Extract, without alteration, each line from the start of the listing to the line bearing "export default spork;".

——————————

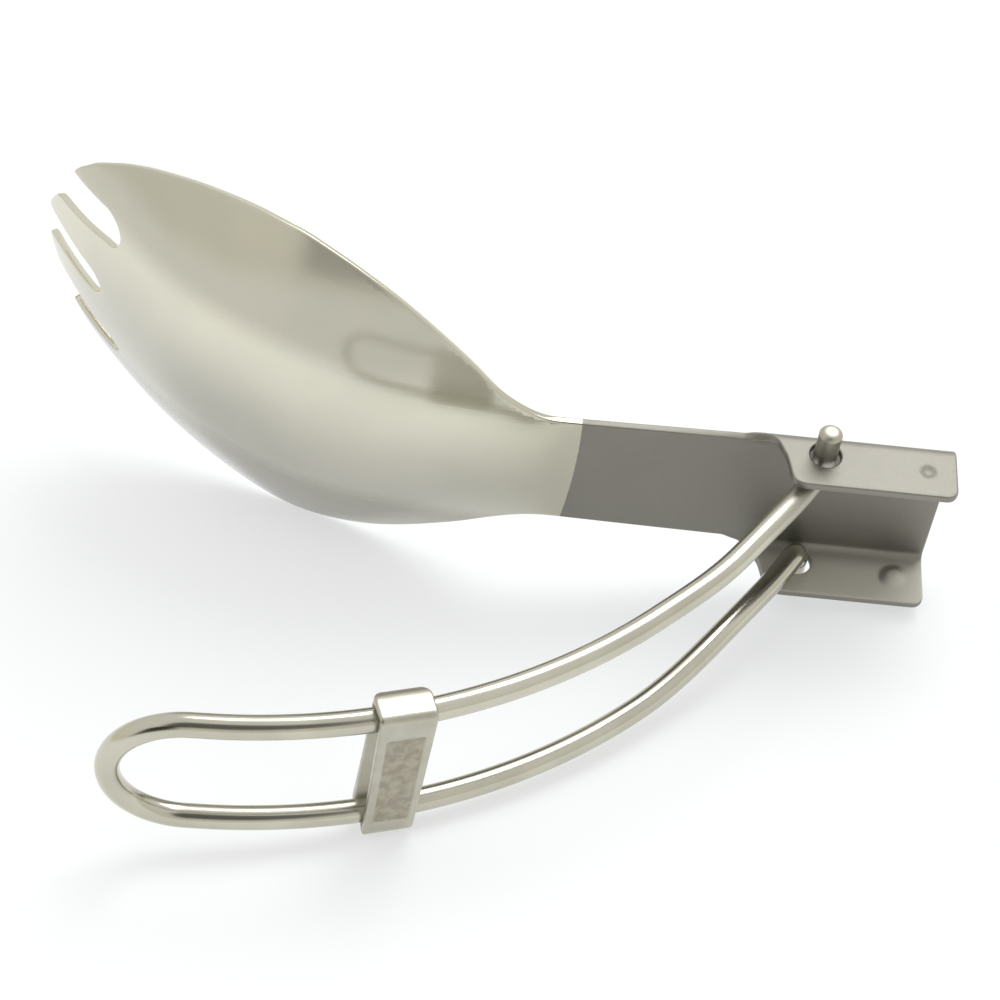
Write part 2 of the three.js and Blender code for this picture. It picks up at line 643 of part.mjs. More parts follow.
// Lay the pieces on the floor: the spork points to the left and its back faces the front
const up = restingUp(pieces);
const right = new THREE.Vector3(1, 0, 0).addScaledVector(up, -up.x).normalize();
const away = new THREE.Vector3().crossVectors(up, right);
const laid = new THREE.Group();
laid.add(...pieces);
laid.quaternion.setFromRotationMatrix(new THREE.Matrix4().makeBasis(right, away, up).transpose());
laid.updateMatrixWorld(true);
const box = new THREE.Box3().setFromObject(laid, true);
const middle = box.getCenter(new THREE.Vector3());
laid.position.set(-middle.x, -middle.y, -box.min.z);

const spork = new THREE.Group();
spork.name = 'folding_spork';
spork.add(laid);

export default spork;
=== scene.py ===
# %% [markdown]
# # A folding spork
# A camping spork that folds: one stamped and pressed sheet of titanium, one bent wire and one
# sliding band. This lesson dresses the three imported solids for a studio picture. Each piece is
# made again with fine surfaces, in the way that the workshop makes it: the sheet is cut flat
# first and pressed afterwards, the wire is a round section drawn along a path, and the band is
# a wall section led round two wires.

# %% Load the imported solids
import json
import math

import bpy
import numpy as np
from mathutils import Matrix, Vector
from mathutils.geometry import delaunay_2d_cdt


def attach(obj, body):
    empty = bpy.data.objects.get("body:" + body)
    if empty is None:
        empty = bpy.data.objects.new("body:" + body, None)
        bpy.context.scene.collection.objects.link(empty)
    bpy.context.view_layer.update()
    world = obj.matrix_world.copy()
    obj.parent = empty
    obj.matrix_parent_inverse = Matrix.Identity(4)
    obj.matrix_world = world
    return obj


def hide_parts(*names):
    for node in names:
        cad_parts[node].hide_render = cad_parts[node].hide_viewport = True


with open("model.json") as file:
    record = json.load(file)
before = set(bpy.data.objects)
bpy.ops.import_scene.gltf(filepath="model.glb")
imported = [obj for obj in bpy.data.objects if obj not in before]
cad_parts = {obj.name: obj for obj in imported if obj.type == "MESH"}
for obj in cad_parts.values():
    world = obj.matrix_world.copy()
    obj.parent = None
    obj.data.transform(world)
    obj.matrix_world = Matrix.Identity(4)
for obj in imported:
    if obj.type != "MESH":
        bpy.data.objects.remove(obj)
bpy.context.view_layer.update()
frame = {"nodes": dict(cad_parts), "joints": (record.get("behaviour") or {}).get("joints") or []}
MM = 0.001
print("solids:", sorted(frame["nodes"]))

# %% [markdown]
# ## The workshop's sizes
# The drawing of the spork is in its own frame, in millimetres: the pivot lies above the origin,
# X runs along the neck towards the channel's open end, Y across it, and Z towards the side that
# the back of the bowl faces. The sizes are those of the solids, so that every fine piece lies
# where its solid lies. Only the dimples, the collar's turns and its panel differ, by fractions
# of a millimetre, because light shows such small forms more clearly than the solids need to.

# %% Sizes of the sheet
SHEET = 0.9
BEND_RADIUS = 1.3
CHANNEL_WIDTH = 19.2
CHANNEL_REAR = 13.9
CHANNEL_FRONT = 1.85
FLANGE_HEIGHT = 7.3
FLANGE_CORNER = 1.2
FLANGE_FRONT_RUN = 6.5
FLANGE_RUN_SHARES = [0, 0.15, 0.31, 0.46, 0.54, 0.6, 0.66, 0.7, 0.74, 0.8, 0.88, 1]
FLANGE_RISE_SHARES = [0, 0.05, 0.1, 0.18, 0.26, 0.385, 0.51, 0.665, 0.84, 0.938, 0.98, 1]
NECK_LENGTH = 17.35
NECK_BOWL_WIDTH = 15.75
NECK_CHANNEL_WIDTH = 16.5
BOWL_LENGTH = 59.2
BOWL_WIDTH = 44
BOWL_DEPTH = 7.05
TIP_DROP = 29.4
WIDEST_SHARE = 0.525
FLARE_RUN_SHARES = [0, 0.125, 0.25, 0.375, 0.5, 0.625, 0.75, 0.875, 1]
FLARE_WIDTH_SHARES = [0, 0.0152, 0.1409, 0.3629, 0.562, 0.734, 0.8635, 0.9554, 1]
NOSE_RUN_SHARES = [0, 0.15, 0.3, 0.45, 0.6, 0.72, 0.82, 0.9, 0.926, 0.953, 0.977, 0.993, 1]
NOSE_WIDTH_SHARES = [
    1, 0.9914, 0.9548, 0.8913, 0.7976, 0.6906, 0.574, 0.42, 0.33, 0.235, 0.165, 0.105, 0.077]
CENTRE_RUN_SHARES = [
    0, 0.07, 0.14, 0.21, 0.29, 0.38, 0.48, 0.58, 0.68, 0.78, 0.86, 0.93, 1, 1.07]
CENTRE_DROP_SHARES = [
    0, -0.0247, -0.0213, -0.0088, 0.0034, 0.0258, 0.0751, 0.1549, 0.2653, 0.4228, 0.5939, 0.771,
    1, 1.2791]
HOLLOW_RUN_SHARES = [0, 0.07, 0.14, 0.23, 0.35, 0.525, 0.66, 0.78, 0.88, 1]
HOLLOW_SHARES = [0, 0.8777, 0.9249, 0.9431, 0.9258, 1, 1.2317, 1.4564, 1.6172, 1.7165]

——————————

> _Complete response_
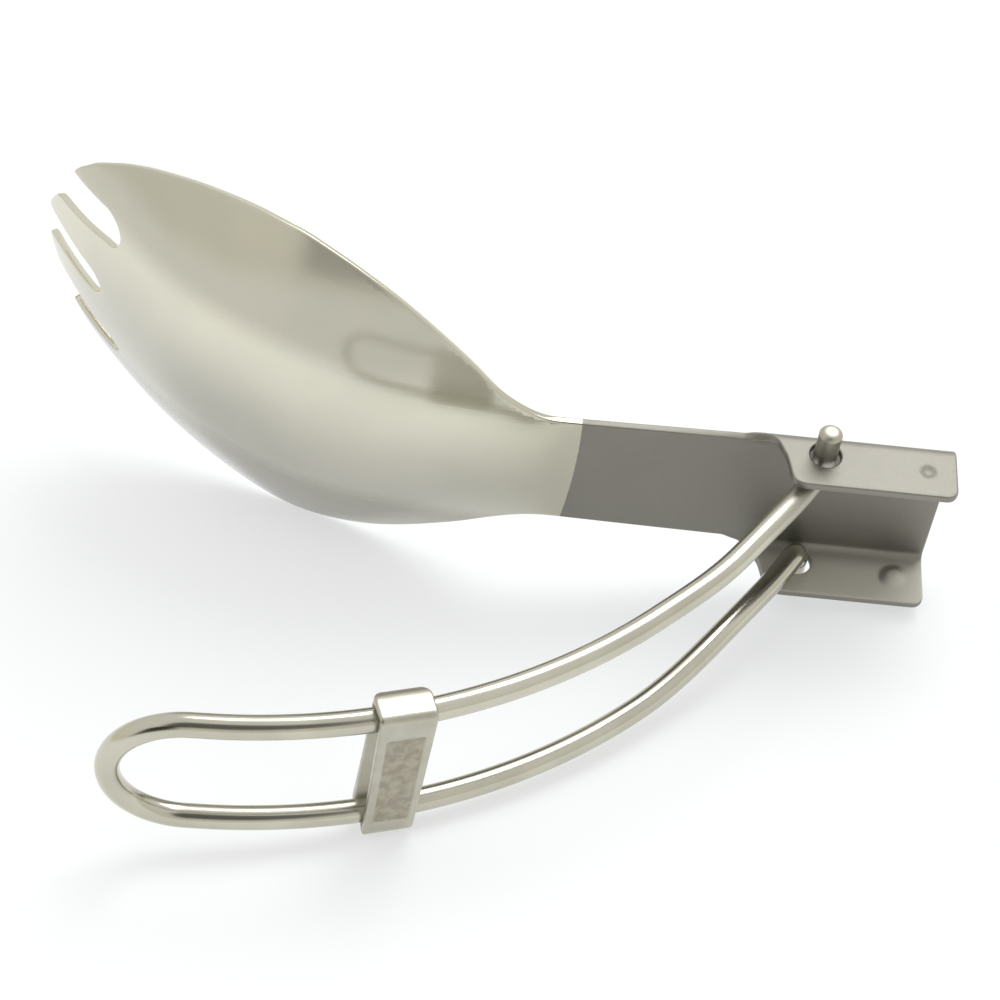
Write part 2 of the three.js and Blender code for this picture. It picks up at line 643 of part.mjs. More parts follow.
// Lay the pieces on the floor: the spork points to the left and its back faces the front
const up = restingUp(pieces);
const right = new THREE.Vector3(1, 0, 0).addScaledVector(up, -up.x).normalize();
const away = new THREE.Vector3().crossVectors(up, right);
const laid = new THREE.Group();
laid.add(...pieces);
laid.quaternion.setFromRotationMatrix(new THREE.Matrix4().makeBasis(right, away, up).transpose());
laid.updateMatrixWorld(true);
const box = new THREE.Box3().setFromObject(laid, true);
const middle = box.getCenter(new THREE.Vector3());
laid.position.set(-middle.x, -middle.y, -box.min.z);

const spork = new THREE.Group();
spork.name = 'folding_spork';
spork.add(laid);

export default spork;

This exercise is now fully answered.